====== Provided material ======

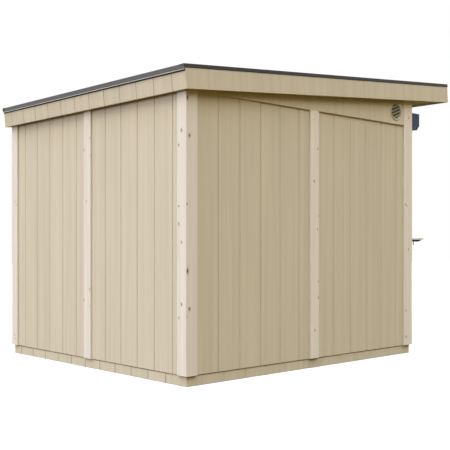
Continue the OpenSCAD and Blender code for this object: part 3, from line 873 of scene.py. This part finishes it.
edgeTrim = {
    "sheet": 1.5 * mm,
    "bead": 10 * mm,            # width of the raised bead along the roof's edge
    "inner": 0.4 * mm,          # how much lower the face's fold is on its inner side
    # in mm: the flange's thickness, the bead's start and its rise there; its inner and outer folds
    "beadShape": ((1.1, 5, 1.3), (0.3, 3), (1.3, 0.5)),
    "hem": ((0, 0.6), (-0.6, 0), (-1.1, 0.3), (-1.1, 1.4)),     # mm from the lip's face and from its foot
    "round": 1.6 * mm,          # height of the rounded fold over the face, and of the drip lip under it
    "flare": 5 * mm,            # how far the back trim's face lies behind its drip lip
    "tuck": 1.0 * mm,           # how far the other trims' lower edge turns in
    "lip": 6 * mm,              # height of the back trim's lower edge painted pale as a highlight
    "lapShown": 8.5 * mm,       # how much of the roofing's turned down edge shows under the back trim, a black strip that also stands for the shade there: painted shade
    "lapAt": (0.3 * mm, 1.5 * mm),      # that edge's two faces, from the fascia
    "lapDown": 5 * mm,          # how far its upper end lies under the covering
}


def trimProfile(flangeIn, top, low, cover, plane, foot):
    # the folded sheet in section, outwards from the fascia: plane is its face's back, foot its lip's front
    t = plane + edgeTrim["sheet"]
    lip, bead = edgeTrim["round"], edgeTrim["bead"]
    rise = lip + abs(foot - t)
    face = [(t, low + rise), (foot, low + lip)]
    face += [(foot + u * mm, low + v * mm) for u, v in edgeTrim["hem"]]
    face.append((plane, low + rise - edgeTrim["inner"]))
    if flangeIn is None:
        return [(plane, top), (t, top)] + face
    (thick, start, swell), (inner, crown), (outer, fold) = inMm(edgeTrim["beadShape"])
    return [(plane, cover), (-flangeIn, cover), (-flangeIn, cover + thick), (-bead - start, cover + swell),
            (-bead, top - inner), (-bead + crown, top), (t - outer, top), (t - inner, top - fold),
            (t, top - lip)] + face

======

Exercise prompt> Output the full listing without altering anything.

Answer to the exercise>
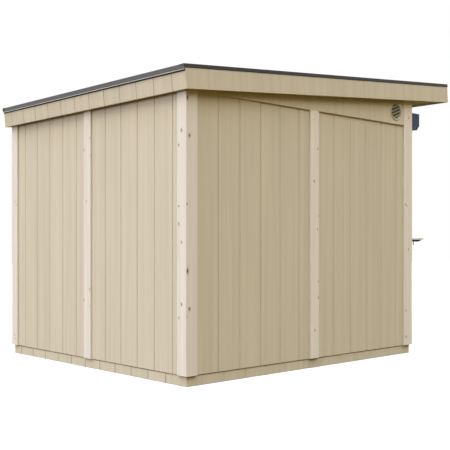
Continue the OpenSCAD and Blender code for this object: part 3, from line 873 of scene.py. This part finishes it.
edgeTrim = {
    "sheet": 1.5 * mm,
    "bead": 10 * mm,            # width of the raised bead along the roof's edge
    "inner": 0.4 * mm,          # how much lower the face's fold is on its inner side
    # in mm: the flange's thickness, the bead's start and its rise there; its inner and outer folds
    "beadShape": ((1.1, 5, 1.3), (0.3, 3), (1.3, 0.5)),
    "hem": ((0, 0.6), (-0.6, 0), (-1.1, 0.3), (-1.1, 1.4)),     # mm from the lip's face and from its foot
    "round": 1.6 * mm,          # height of the rounded fold over the face, and of the drip lip under it
    "flare": 5 * mm,            # how far the back trim's face lies behind its drip lip
    "tuck": 1.0 * mm,           # how far the other trims' lower edge turns in
    "lip": 6 * mm,              # height of the back trim's lower edge painted pale as a highlight
    "lapShown": 8.5 * mm,       # how much of the roofing's turned down edge shows under the back trim, a black strip that also stands for the shade there: painted shade
    "lapAt": (0.3 * mm, 1.5 * mm),      # that edge's two faces, from the fascia
    "lapDown": 5 * mm,          # how far its upper end lies under the covering
}


def trimProfile(flangeIn, top, low, cover, plane, foot):
    # the folded sheet in section, outwards from the fascia: plane is its face's back, foot its lip's front
    t = plane + edgeTrim["sheet"]
    lip, bead = edgeTrim["round"], edgeTrim["bead"]
    rise = lip + abs(foot - t)
    face = [(t, low + rise), (foot, low + lip)]
    face += [(foot + u * mm, low + v * mm) for u, v in edgeTrim["hem"]]
    face.append((plane, low + rise - edgeTrim["inner"]))
    if flangeIn is None:
        return [(plane, top), (t, top)] + face
    (thick, start, swell), (inner, crown), (outer, fold) = inMm(edgeTrim["beadShape"])
    return [(plane, cover), (-flangeIn, cover), (-flangeIn, cover + thick), (-bead - start, cover + swell),
            (-bead, top - inner), (-bead + crown, top), (t - outer, top), (t - inner, top - fold),
            (t, top - lip)] + face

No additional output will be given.